• **Set exercise**: Write out, unaltered, each line from the top of the records below down to the line where "self.tree.nodes.clear()" appears, that line included.

• **Excerpted records**:

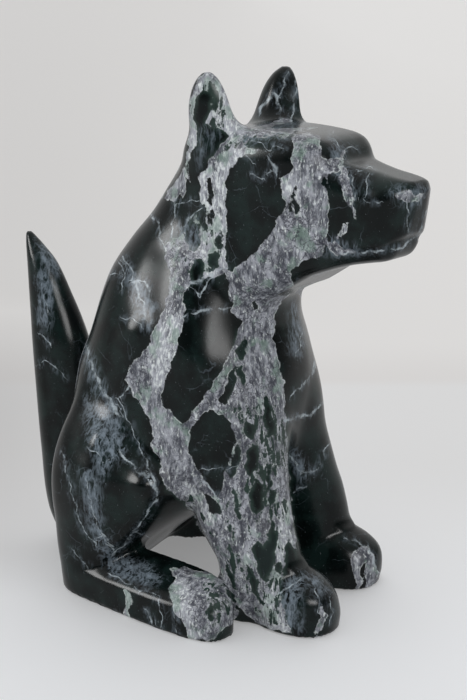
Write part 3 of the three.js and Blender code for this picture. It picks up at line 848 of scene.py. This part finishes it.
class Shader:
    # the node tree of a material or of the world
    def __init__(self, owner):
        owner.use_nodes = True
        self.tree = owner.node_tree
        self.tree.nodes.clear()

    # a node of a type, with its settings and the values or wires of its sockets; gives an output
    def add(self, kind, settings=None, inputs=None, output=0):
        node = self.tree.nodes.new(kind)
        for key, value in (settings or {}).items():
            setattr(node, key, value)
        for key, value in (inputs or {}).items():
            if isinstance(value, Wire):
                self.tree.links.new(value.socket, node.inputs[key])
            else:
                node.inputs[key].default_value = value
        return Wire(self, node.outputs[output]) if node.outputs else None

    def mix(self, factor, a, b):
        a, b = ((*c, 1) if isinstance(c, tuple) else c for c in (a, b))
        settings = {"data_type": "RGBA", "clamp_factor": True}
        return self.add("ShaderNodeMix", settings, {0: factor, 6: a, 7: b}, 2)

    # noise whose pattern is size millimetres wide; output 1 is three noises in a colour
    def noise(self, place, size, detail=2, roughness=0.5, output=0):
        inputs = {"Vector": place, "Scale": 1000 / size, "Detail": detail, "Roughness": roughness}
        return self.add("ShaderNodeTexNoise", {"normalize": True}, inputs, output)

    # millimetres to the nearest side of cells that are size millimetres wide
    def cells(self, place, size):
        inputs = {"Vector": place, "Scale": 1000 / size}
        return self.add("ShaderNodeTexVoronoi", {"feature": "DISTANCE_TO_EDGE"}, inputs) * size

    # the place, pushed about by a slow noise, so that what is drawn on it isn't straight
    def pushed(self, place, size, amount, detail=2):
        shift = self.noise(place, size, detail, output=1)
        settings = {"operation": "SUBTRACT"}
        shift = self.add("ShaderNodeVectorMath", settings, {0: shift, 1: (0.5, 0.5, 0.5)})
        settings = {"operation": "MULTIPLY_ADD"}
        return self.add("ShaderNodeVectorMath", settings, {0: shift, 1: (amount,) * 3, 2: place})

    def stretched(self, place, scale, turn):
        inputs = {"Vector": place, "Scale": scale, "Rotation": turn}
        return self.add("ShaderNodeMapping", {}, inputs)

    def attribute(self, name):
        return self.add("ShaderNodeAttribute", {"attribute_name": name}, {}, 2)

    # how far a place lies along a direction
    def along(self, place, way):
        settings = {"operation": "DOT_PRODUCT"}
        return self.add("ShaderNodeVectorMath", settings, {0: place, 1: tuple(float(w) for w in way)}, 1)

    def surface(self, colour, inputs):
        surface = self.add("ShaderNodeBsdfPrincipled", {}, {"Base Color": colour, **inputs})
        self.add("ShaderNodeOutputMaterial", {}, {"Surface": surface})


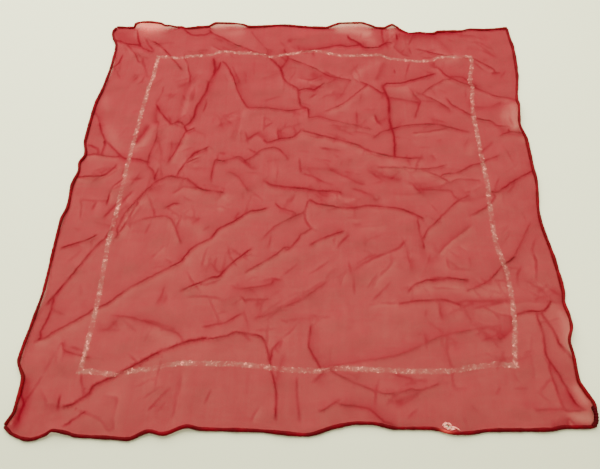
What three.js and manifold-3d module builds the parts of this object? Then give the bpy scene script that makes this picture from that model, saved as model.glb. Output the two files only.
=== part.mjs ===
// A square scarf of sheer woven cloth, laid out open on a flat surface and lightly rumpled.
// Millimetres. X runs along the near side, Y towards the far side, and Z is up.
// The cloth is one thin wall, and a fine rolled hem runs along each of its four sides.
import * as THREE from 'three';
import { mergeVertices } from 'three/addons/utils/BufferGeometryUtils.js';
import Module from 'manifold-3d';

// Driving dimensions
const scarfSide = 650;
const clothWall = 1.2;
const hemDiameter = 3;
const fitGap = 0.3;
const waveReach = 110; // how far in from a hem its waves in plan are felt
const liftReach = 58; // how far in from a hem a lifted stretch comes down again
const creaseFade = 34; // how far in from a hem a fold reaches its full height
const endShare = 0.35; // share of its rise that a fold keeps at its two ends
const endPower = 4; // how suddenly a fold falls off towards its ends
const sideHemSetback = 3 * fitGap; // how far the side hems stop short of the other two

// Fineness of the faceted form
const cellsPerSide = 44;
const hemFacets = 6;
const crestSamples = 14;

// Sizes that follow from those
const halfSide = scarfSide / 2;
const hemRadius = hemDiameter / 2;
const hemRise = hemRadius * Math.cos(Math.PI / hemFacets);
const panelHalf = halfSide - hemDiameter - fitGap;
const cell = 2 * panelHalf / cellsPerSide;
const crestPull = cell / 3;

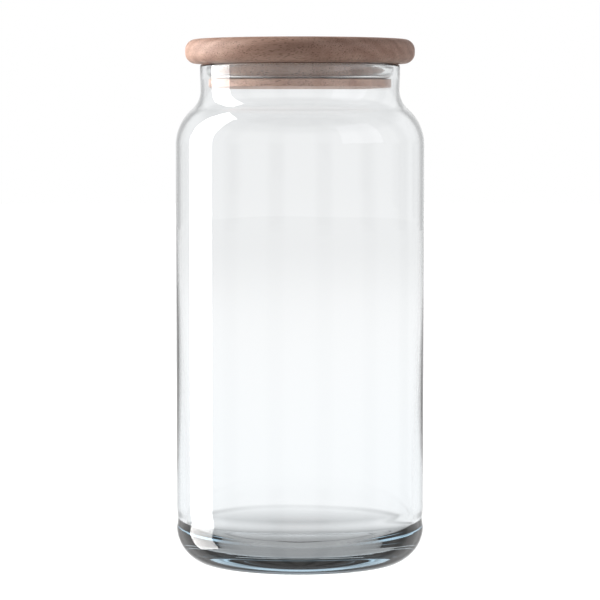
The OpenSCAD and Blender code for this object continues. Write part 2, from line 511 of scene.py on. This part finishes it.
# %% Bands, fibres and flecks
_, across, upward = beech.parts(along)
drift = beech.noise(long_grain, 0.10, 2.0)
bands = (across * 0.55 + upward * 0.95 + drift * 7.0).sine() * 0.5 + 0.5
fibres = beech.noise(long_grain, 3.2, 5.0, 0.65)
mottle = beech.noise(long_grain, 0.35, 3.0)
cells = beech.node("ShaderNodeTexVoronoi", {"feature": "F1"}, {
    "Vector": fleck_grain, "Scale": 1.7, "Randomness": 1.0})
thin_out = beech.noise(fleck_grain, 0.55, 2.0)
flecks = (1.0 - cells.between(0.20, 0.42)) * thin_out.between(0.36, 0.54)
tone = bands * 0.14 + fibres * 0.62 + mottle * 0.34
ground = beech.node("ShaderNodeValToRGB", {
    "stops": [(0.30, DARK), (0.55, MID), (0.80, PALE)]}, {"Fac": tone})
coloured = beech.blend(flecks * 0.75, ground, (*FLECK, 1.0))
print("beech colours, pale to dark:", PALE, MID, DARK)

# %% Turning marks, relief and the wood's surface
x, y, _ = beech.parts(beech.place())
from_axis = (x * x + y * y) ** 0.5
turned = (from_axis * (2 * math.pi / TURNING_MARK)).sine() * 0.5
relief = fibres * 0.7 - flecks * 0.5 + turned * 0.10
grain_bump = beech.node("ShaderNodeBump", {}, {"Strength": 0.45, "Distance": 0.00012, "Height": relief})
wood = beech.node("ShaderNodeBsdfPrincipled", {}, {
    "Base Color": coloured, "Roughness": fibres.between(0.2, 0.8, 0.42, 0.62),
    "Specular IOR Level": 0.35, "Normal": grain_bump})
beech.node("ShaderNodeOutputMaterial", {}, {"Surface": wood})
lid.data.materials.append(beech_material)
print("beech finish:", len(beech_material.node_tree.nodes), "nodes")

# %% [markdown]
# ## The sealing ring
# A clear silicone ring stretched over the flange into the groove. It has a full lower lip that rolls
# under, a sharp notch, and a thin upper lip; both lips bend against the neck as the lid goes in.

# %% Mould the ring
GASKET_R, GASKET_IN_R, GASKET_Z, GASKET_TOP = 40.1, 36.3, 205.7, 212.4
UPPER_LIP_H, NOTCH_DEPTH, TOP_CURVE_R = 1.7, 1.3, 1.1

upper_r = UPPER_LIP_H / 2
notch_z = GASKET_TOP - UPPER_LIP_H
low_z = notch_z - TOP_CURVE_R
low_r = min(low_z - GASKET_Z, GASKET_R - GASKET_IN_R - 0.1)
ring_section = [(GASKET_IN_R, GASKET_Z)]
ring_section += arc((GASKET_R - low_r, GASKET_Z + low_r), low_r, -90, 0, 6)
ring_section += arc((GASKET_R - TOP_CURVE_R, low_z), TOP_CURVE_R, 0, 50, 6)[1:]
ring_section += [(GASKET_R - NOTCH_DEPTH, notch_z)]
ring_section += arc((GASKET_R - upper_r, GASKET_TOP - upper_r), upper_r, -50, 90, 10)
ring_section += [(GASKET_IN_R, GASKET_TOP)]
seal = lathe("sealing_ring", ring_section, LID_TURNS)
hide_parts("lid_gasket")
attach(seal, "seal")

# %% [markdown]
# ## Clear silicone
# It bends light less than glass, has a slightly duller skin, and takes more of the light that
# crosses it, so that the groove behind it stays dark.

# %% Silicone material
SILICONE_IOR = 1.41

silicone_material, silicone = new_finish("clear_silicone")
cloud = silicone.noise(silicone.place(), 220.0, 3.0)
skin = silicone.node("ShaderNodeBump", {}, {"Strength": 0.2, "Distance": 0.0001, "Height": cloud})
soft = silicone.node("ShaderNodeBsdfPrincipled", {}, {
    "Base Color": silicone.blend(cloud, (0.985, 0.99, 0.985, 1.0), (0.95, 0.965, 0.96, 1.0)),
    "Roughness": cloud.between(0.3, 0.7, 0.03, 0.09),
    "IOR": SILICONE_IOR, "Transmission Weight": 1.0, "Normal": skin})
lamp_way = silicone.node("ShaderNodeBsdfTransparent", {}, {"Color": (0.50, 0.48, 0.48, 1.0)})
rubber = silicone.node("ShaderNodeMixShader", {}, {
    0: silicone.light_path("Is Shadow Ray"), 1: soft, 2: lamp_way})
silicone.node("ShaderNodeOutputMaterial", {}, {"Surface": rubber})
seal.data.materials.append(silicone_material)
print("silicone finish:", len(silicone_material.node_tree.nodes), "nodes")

• **Solution for this task**:
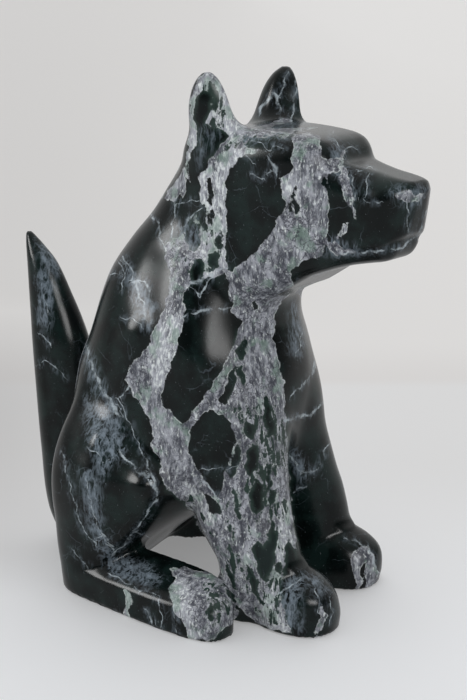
Write part 3 of the three.js and Blender code for this picture. It picks up at line 848 of scene.py. This part finishes it.
class Shader:
    # the node tree of a material or of the world
    def __init__(self, owner):
        owner.use_nodes = True
        self.tree = owner.node_tree
        self.tree.nodes.clear()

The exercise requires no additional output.